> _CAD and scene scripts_
-- BEGIN --

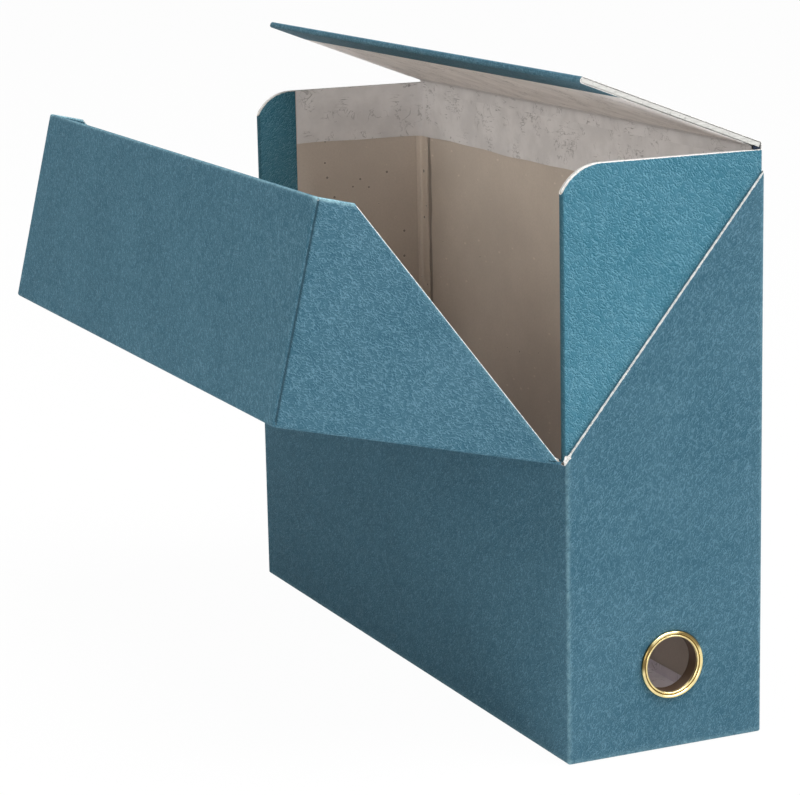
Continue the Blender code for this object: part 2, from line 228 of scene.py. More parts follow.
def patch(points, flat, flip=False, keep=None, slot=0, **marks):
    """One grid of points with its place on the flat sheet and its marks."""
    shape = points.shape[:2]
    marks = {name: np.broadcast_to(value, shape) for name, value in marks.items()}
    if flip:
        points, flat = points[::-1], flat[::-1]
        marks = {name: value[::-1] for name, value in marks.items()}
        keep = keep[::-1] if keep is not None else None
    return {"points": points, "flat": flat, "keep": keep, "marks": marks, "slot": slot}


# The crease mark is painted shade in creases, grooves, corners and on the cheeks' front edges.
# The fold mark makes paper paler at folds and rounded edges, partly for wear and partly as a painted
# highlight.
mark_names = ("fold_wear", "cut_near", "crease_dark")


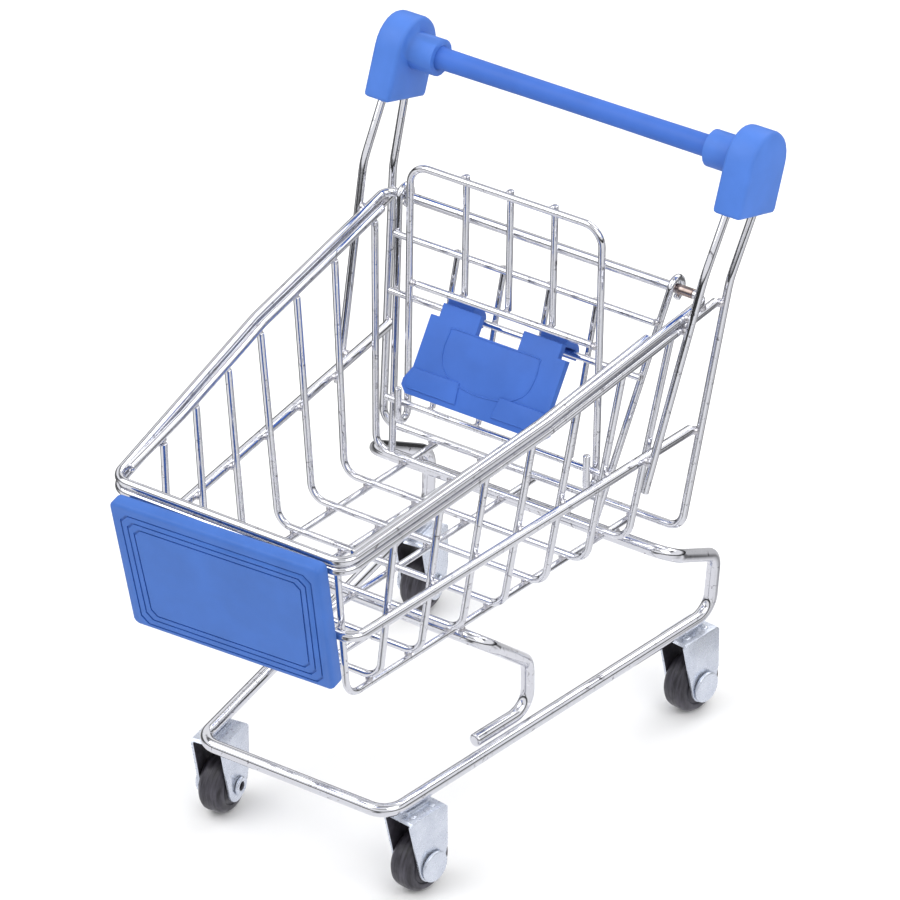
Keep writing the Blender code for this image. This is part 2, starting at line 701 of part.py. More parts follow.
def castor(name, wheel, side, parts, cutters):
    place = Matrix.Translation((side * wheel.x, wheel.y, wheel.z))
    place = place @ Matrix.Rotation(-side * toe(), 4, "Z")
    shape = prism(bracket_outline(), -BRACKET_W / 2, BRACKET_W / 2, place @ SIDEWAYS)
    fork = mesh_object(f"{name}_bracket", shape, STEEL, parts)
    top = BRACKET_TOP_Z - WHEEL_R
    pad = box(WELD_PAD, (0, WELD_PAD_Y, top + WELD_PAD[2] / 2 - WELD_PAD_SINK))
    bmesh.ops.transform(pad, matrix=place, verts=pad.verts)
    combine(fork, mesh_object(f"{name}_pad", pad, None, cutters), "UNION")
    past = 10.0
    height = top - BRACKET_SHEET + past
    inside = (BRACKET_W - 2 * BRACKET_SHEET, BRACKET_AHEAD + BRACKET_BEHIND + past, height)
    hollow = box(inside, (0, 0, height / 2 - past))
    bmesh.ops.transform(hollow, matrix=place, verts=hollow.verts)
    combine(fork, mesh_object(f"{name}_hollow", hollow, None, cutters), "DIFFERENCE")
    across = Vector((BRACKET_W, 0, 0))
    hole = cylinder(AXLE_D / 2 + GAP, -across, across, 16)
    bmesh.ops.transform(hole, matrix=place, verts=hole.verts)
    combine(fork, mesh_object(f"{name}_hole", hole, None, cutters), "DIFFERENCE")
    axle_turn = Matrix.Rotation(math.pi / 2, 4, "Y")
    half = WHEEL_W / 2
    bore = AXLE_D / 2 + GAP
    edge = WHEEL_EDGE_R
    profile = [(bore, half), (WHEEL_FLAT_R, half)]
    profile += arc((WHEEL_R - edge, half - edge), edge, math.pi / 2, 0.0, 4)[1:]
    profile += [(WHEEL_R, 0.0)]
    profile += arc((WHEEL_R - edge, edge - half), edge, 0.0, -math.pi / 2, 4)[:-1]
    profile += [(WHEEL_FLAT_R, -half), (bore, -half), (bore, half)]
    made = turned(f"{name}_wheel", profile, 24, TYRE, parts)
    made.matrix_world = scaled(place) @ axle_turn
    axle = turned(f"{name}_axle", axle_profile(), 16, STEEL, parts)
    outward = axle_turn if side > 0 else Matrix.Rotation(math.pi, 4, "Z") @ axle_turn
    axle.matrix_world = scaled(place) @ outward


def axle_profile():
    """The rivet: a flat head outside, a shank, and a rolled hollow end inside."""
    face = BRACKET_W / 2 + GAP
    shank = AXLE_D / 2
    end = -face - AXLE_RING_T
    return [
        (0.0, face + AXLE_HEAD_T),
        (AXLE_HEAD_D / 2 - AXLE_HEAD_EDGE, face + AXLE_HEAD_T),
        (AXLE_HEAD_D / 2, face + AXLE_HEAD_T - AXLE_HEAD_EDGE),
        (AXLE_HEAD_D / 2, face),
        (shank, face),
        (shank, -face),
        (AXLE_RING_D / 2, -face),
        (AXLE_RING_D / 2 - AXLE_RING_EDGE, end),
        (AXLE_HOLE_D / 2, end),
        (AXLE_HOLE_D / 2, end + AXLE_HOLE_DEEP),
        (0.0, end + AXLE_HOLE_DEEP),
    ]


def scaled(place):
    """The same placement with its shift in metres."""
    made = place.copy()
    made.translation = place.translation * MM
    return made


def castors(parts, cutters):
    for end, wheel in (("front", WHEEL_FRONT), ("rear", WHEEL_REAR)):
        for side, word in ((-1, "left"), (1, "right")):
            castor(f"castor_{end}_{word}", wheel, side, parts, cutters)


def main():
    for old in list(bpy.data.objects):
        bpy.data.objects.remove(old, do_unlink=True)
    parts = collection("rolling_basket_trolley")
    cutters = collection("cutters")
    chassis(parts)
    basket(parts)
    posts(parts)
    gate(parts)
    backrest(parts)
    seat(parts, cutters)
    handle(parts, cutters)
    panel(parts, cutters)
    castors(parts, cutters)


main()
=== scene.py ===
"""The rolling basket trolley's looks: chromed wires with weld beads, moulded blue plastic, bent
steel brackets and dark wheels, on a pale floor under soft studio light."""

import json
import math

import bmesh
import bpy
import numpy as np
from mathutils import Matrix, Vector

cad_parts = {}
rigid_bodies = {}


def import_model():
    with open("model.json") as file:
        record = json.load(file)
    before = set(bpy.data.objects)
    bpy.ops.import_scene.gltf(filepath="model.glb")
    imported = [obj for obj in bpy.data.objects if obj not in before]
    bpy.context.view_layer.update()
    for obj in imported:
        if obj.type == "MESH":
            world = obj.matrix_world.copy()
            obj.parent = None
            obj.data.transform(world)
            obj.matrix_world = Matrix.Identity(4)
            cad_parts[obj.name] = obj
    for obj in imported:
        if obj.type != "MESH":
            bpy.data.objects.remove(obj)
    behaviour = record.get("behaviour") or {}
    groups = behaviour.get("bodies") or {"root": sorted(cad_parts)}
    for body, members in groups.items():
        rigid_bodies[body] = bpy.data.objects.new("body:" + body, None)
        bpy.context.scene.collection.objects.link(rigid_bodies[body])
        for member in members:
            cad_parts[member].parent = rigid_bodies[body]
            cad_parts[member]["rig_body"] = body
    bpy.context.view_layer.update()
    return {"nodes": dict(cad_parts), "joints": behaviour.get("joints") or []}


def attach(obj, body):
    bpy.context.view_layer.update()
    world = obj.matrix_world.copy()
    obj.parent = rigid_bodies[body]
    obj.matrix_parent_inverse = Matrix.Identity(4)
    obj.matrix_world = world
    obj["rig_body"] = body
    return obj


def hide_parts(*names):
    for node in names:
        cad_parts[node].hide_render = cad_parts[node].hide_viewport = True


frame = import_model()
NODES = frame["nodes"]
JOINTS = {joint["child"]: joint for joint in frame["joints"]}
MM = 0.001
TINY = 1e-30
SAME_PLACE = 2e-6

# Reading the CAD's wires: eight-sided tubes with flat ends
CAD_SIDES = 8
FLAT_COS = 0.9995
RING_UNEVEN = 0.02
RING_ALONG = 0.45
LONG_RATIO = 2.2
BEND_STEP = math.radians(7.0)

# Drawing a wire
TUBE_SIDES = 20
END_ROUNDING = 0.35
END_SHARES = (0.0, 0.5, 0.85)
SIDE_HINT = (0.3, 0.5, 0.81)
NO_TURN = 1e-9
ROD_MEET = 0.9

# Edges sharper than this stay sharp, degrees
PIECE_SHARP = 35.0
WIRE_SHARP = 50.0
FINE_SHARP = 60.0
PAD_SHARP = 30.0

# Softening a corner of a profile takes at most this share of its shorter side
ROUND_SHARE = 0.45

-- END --

> _Work to do_
Exactly as shown, repeat every record.

> _Correct response_
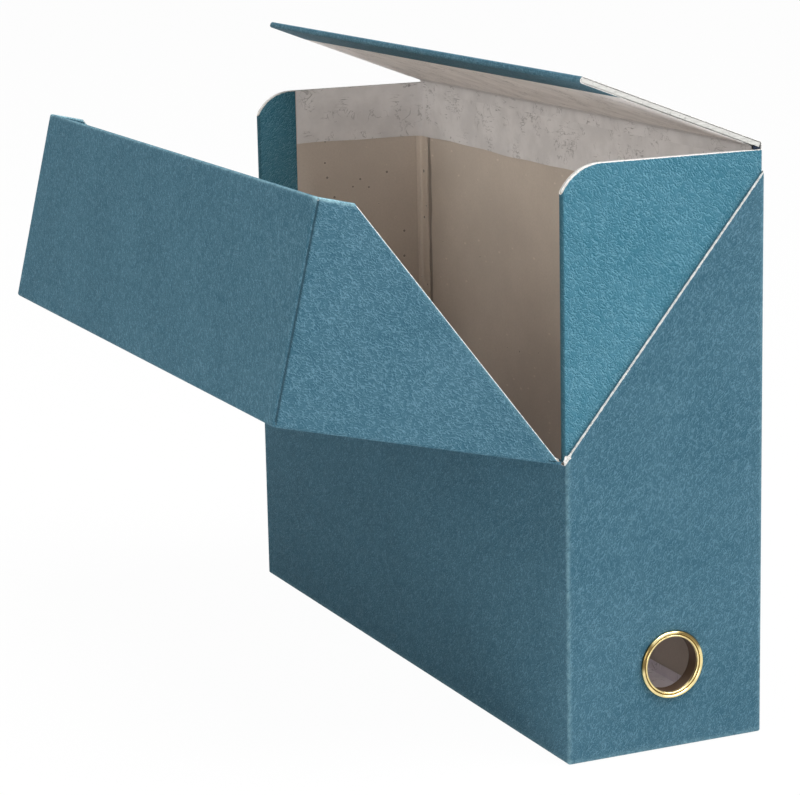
Continue the Blender code for this object: part 2, from line 228 of scene.py. More parts follow.
def patch(points, flat, flip=False, keep=None, slot=0, **marks):
    """One grid of points with its place on the flat sheet and its marks."""
    shape = points.shape[:2]
    marks = {name: np.broadcast_to(value, shape) for name, value in marks.items()}
    if flip:
        points, flat = points[::-1], flat[::-1]
        marks = {name: value[::-1] for name, value in marks.items()}
        keep = keep[::-1] if keep is not None else None
    return {"points": points, "flat": flat, "keep": keep, "marks": marks, "slot": slot}


# The crease mark is painted shade in creases, grooves, corners and on the cheeks' front edges.
# The fold mark makes paper paler at folds and rounded edges, partly for wear and partly as a painted
# highlight.
mark_names = ("fold_wear", "cut_near", "crease_dark")


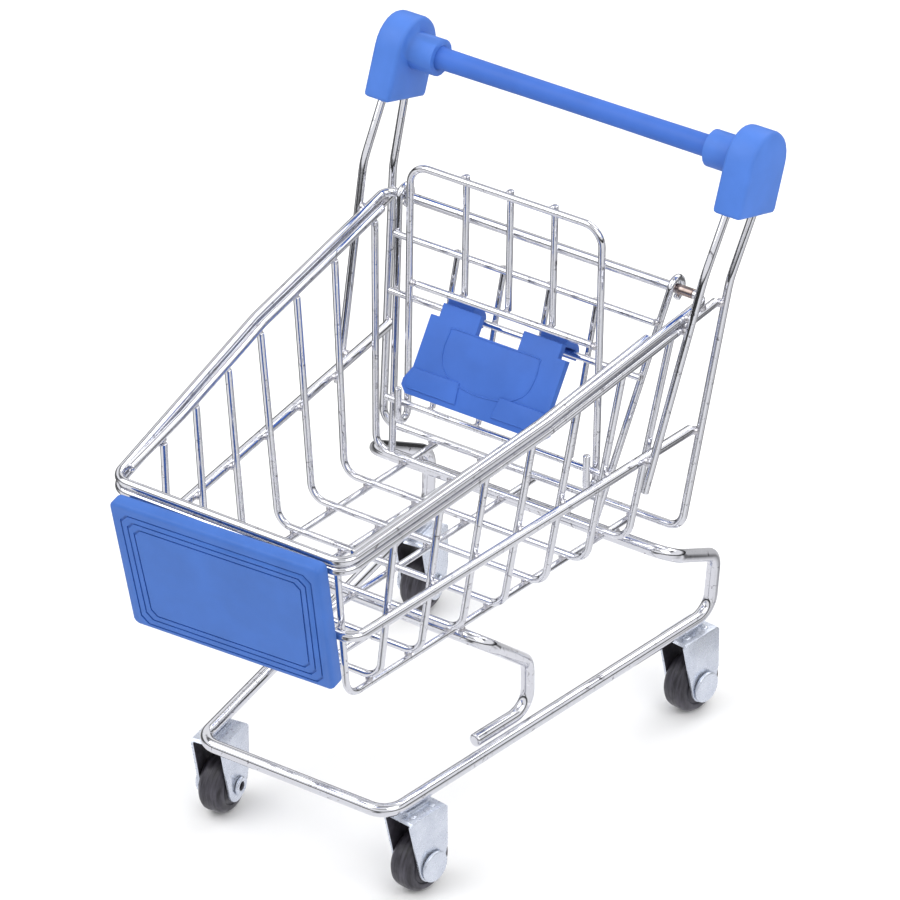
Keep writing the Blender code for this image. This is part 2, starting at line 701 of part.py. More parts follow.
def castor(name, wheel, side, parts, cutters):
    place = Matrix.Translation((side * wheel.x, wheel.y, wheel.z))
    place = place @ Matrix.Rotation(-side * toe(), 4, "Z")
    shape = prism(bracket_outline(), -BRACKET_W / 2, BRACKET_W / 2, place @ SIDEWAYS)
    fork = mesh_object(f"{name}_bracket", shape, STEEL, parts)
    top = BRACKET_TOP_Z - WHEEL_R
    pad = box(WELD_PAD, (0, WELD_PAD_Y, top + WELD_PAD[2] / 2 - WELD_PAD_SINK))
    bmesh.ops.transform(pad, matrix=place, verts=pad.verts)
    combine(fork, mesh_object(f"{name}_pad", pad, None, cutters), "UNION")
    past = 10.0
    height = top - BRACKET_SHEET + past
    inside = (BRACKET_W - 2 * BRACKET_SHEET, BRACKET_AHEAD + BRACKET_BEHIND + past, height)
    hollow = box(inside, (0, 0, height / 2 - past))
    bmesh.ops.transform(hollow, matrix=place, verts=hollow.verts)
    combine(fork, mesh_object(f"{name}_hollow", hollow, None, cutters), "DIFFERENCE")
    across = Vector((BRACKET_W, 0, 0))
    hole = cylinder(AXLE_D / 2 + GAP, -across, across, 16)
    bmesh.ops.transform(hole, matrix=place, verts=hole.verts)
    combine(fork, mesh_object(f"{name}_hole", hole, None, cutters), "DIFFERENCE")
    axle_turn = Matrix.Rotation(math.pi / 2, 4, "Y")
    half = WHEEL_W / 2
    bore = AXLE_D / 2 + GAP
    edge = WHEEL_EDGE_R
    profile = [(bore, half), (WHEEL_FLAT_R, half)]
    profile += arc((WHEEL_R - edge, half - edge), edge, math.pi / 2, 0.0, 4)[1:]
    profile += [(WHEEL_R, 0.0)]
    profile += arc((WHEEL_R - edge, edge - half), edge, 0.0, -math.pi / 2, 4)[:-1]
    profile += [(WHEEL_FLAT_R, -half), (bore, -half), (bore, half)]
    made = turned(f"{name}_wheel", profile, 24, TYRE, parts)
    made.matrix_world = scaled(place) @ axle_turn
    axle = turned(f"{name}_axle", axle_profile(), 16, STEEL, parts)
    outward = axle_turn if side > 0 else Matrix.Rotation(math.pi, 4, "Z") @ axle_turn
    axle.matrix_world = scaled(place) @ outward


def axle_profile():
    """The rivet: a flat head outside, a shank, and a rolled hollow end inside."""
    face = BRACKET_W / 2 + GAP
    shank = AXLE_D / 2
    end = -face - AXLE_RING_T
    return [
        (0.0, face + AXLE_HEAD_T),
        (AXLE_HEAD_D / 2 - AXLE_HEAD_EDGE, face + AXLE_HEAD_T),
        (AXLE_HEAD_D / 2, face + AXLE_HEAD_T - AXLE_HEAD_EDGE),
        (AXLE_HEAD_D / 2, face),
        (shank, face),
        (shank, -face),
        (AXLE_RING_D / 2, -face),
        (AXLE_RING_D / 2 - AXLE_RING_EDGE, end),
        (AXLE_HOLE_D / 2, end),
        (AXLE_HOLE_D / 2, end + AXLE_HOLE_DEEP),
        (0.0, end + AXLE_HOLE_DEEP),
    ]


def scaled(place):
    """The same placement with its shift in metres."""
    made = place.copy()
    made.translation = place.translation * MM
    return made


def castors(parts, cutters):
    for end, wheel in (("front", WHEEL_FRONT), ("rear", WHEEL_REAR)):
        for side, word in ((-1, "left"), (1, "right")):
            castor(f"castor_{end}_{word}", wheel, side, parts, cutters)


def main():
    for old in list(bpy.data.objects):
        bpy.data.objects.remove(old, do_unlink=True)
    parts = collection("rolling_basket_trolley")
    cutters = collection("cutters")
    chassis(parts)
    basket(parts)
    posts(parts)
    gate(parts)
    backrest(parts)
    seat(parts, cutters)
    handle(parts, cutters)
    panel(parts, cutters)
    castors(parts, cutters)


main()
=== scene.py ===
"""The rolling basket trolley's looks: chromed wires with weld beads, moulded blue plastic, bent
steel brackets and dark wheels, on a pale floor under soft studio light."""

import json
import math

import bmesh
import bpy
import numpy as np
from mathutils import Matrix, Vector

cad_parts = {}
rigid_bodies = {}


def import_model():
    with open("model.json") as file:
        record = json.load(file)
    before = set(bpy.data.objects)
    bpy.ops.import_scene.gltf(filepath="model.glb")
    imported = [obj for obj in bpy.data.objects if obj not in before]
    bpy.context.view_layer.update()
    for obj in imported:
        if obj.type == "MESH":
            world = obj.matrix_world.copy()
            obj.parent = None
            obj.data.transform(world)
            obj.matrix_world = Matrix.Identity(4)
            cad_parts[obj.name] = obj
    for obj in imported:
        if obj.type != "MESH":
            bpy.data.objects.remove(obj)
    behaviour = record.get("behaviour") or {}
    groups = behaviour.get("bodies") or {"root": sorted(cad_parts)}
    for body, members in groups.items():
        rigid_bodies[body] = bpy.data.objects.new("body:" + body, None)
        bpy.context.scene.collection.objects.link(rigid_bodies[body])
        for member in members:
            cad_parts[member].parent = rigid_bodies[body]
            cad_parts[member]["rig_body"] = body
    bpy.context.view_layer.update()
    return {"nodes": dict(cad_parts), "joints": behaviour.get("joints") or []}


def attach(obj, body):
    bpy.context.view_layer.update()
    world = obj.matrix_world.copy()
    obj.parent = rigid_bodies[body]
    obj.matrix_parent_inverse = Matrix.Identity(4)
    obj.matrix_world = world
    obj["rig_body"] = body
    return obj


def hide_parts(*names):
    for node in names:
        cad_parts[node].hide_render = cad_parts[node].hide_viewport = True


frame = import_model()
NODES = frame["nodes"]
JOINTS = {joint["child"]: joint for joint in frame["joints"]}
MM = 0.001
TINY = 1e-30
SAME_PLACE = 2e-6

# Reading the CAD's wires: eight-sided tubes with flat ends
CAD_SIDES = 8
FLAT_COS = 0.9995
RING_UNEVEN = 0.02
RING_ALONG = 0.45
LONG_RATIO = 2.2
BEND_STEP = math.radians(7.0)

# Drawing a wire
TUBE_SIDES = 20
END_ROUNDING = 0.35
END_SHARES = (0.0, 0.5, 0.85)
SIDE_HINT = (0.3, 0.5, 0.81)
NO_TURN = 1e-9
ROD_MEET = 0.9

# Edges sharper than this stay sharp, degrees
PIECE_SHARP = 35.0
WIRE_SHARP = 50.0
FINE_SHARP = 60.0
PAD_SHARP = 30.0

# Softening a corner of a profile takes at most this share of its shorter side
ROUND_SHARE = 0.45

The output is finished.